**STATED GOAL:** Give the data again, word for word.

__________

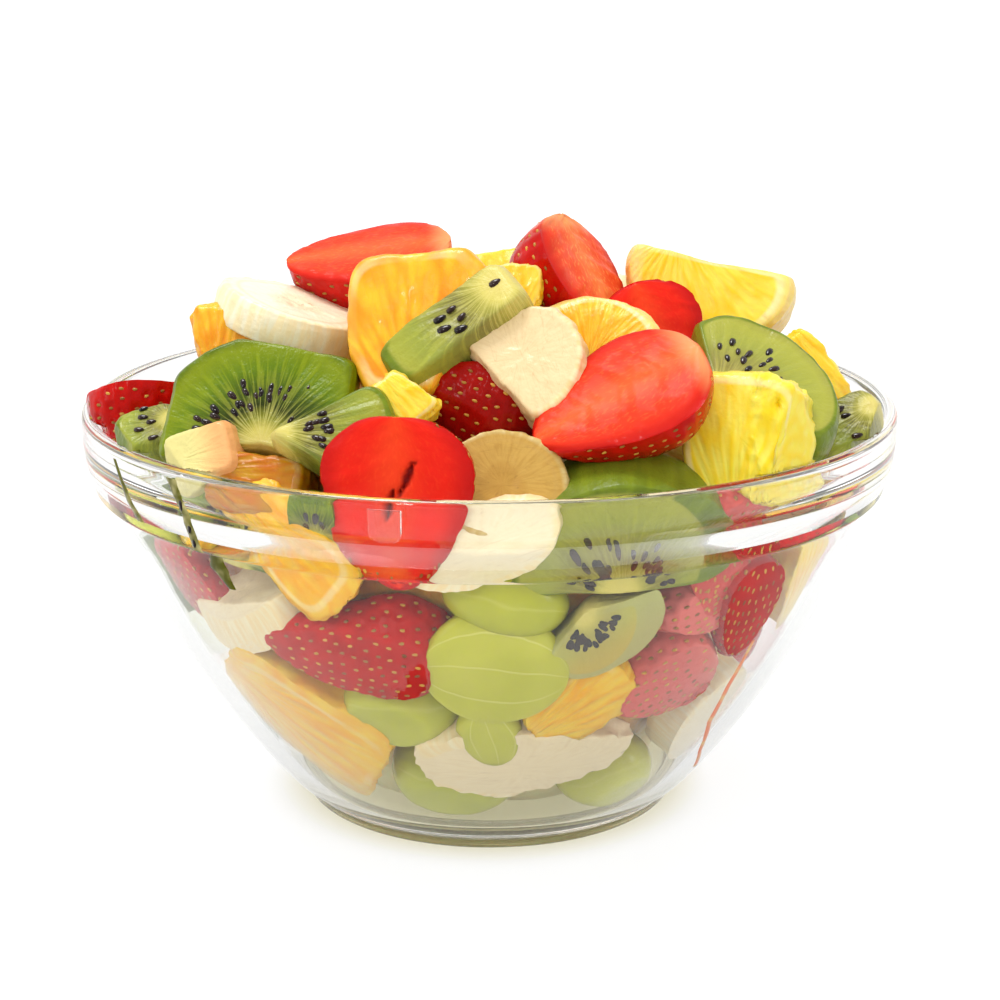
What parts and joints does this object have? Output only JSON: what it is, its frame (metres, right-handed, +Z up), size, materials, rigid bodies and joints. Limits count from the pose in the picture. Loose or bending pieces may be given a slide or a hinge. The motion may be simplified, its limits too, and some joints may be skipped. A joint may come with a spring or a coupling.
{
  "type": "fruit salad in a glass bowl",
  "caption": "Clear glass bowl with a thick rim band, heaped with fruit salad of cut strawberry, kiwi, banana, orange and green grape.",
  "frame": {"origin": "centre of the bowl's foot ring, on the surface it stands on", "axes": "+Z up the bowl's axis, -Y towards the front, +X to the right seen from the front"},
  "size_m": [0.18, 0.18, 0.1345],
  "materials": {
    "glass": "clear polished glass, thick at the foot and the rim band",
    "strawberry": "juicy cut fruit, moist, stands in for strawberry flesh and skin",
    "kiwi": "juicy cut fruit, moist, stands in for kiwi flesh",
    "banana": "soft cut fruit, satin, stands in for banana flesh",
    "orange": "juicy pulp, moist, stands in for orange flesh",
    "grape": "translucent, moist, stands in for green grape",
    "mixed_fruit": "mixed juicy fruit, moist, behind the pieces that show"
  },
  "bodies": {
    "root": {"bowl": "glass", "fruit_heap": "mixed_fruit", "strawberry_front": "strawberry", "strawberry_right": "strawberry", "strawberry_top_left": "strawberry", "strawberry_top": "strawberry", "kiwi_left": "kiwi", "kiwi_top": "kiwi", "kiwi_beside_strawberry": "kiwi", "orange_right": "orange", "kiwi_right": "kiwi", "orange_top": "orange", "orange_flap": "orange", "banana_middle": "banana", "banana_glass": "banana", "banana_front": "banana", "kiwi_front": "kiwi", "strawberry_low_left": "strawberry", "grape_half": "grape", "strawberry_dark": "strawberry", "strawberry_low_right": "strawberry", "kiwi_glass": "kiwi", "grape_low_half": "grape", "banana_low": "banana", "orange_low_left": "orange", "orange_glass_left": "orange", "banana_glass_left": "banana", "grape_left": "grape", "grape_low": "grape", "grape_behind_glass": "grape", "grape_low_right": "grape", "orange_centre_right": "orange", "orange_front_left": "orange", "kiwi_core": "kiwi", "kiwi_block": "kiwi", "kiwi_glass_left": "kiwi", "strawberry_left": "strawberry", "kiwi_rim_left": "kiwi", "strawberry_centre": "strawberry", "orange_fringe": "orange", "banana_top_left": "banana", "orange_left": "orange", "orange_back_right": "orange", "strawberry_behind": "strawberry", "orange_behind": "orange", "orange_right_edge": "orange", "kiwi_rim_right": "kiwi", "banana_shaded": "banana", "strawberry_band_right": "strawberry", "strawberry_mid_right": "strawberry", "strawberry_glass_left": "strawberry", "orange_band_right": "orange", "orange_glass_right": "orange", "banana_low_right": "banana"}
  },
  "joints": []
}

__________

**RESPONSE TO THIS TASK:**
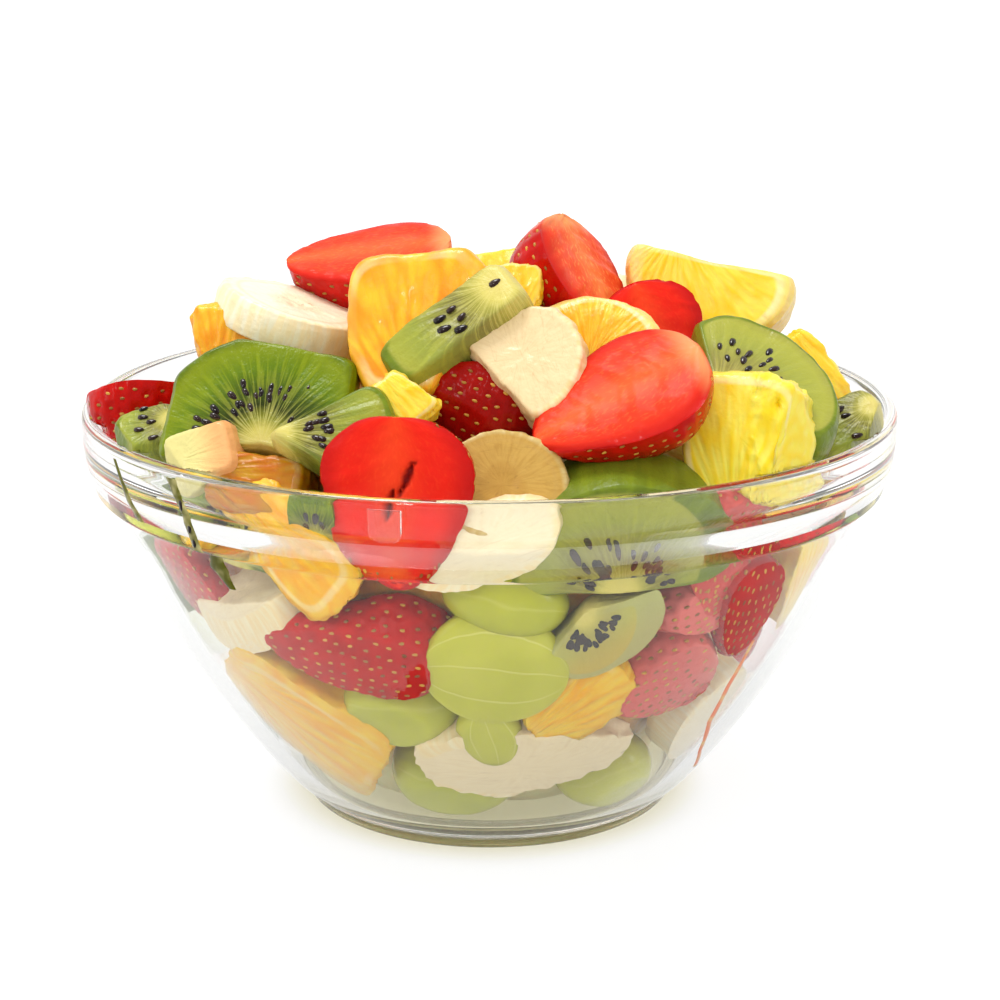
What parts and joints does this object have? Output only JSON: what it is, its frame (metres, right-handed, +Z up), size, materials, rigid bodies and joints. Limits count from the pose in the picture. Loose or bending pieces may be given a slide or a hinge. The motion may be simplified, its limits too, and some joints may be skipped. A joint may come with a spring or a coupling.
{
  "type": "fruit salad in a glass bowl",
  "caption": "Clear glass bowl with a thick rim band, heaped with fruit salad of cut strawberry, kiwi, banana, orange and green grape.",
  "frame": {"origin": "centre of the bowl's foot ring, on the surface it stands on", "axes": "+Z up the bowl's axis, -Y towards the front, +X to the right seen from the front"},
  "size_m": [0.18, 0.18, 0.1345],
  "materials": {
    "glass": "clear polished glass, thick at the foot and the rim band",
    "strawberry": "juicy cut fruit, moist, stands in for strawberry flesh and skin",
    "kiwi": "juicy cut fruit, moist, stands in for kiwi flesh",
    "banana": "soft cut fruit, satin, stands in for banana flesh",
    "orange": "juicy pulp, moist, stands in for orange flesh",
    "grape": "translucent, moist, stands in for green grape",
    "mixed_fruit": "mixed juicy fruit, moist, behind the pieces that show"
  },
  "bodies": {
    "root": {"bowl": "glass", "fruit_heap": "mixed_fruit", "strawberry_front": "strawberry", "strawberry_right": "strawberry", "strawberry_top_left": "strawberry", "strawberry_top": "strawberry", "kiwi_left": "kiwi", "kiwi_top": "kiwi", "kiwi_beside_strawberry": "kiwi", "orange_right": "orange", "kiwi_right": "kiwi", "orange_top": "orange", "orange_flap": "orange", "banana_middle": "banana", "banana_glass": "banana", "banana_front": "banana", "kiwi_front": "kiwi", "strawberry_low_left": "strawberry", "grape_half": "grape", "strawberry_dark": "strawberry", "strawberry_low_right": "strawberry", "kiwi_glass": "kiwi", "grape_low_half": "grape", "banana_low": "banana", "orange_low_left": "orange", "orange_glass_left": "orange", "banana_glass_left": "banana", "grape_left": "grape", "grape_low": "grape", "grape_behind_glass": "grape", "grape_low_right": "grape", "orange_centre_right": "orange", "orange_front_left": "orange", "kiwi_core": "kiwi", "kiwi_block": "kiwi", "kiwi_glass_left": "kiwi", "strawberry_left": "strawberry", "kiwi_rim_left": "kiwi", "strawberry_centre": "strawberry", "orange_fringe": "orange", "banana_top_left": "banana", "orange_left": "orange", "orange_back_right": "orange", "strawberry_behind": "strawberry", "orange_behind": "orange", "orange_right_edge": "orange", "kiwi_rim_right": "kiwi", "banana_shaded": "banana", "strawberry_band_right": "strawberry", "strawberry_mid_right": "strawberry", "strawberry_glass_left": "strawberry", "orange_band_right": "orange", "orange_glass_right": "orange", "banana_low_right": "banana"}
  },
  "joints": []
}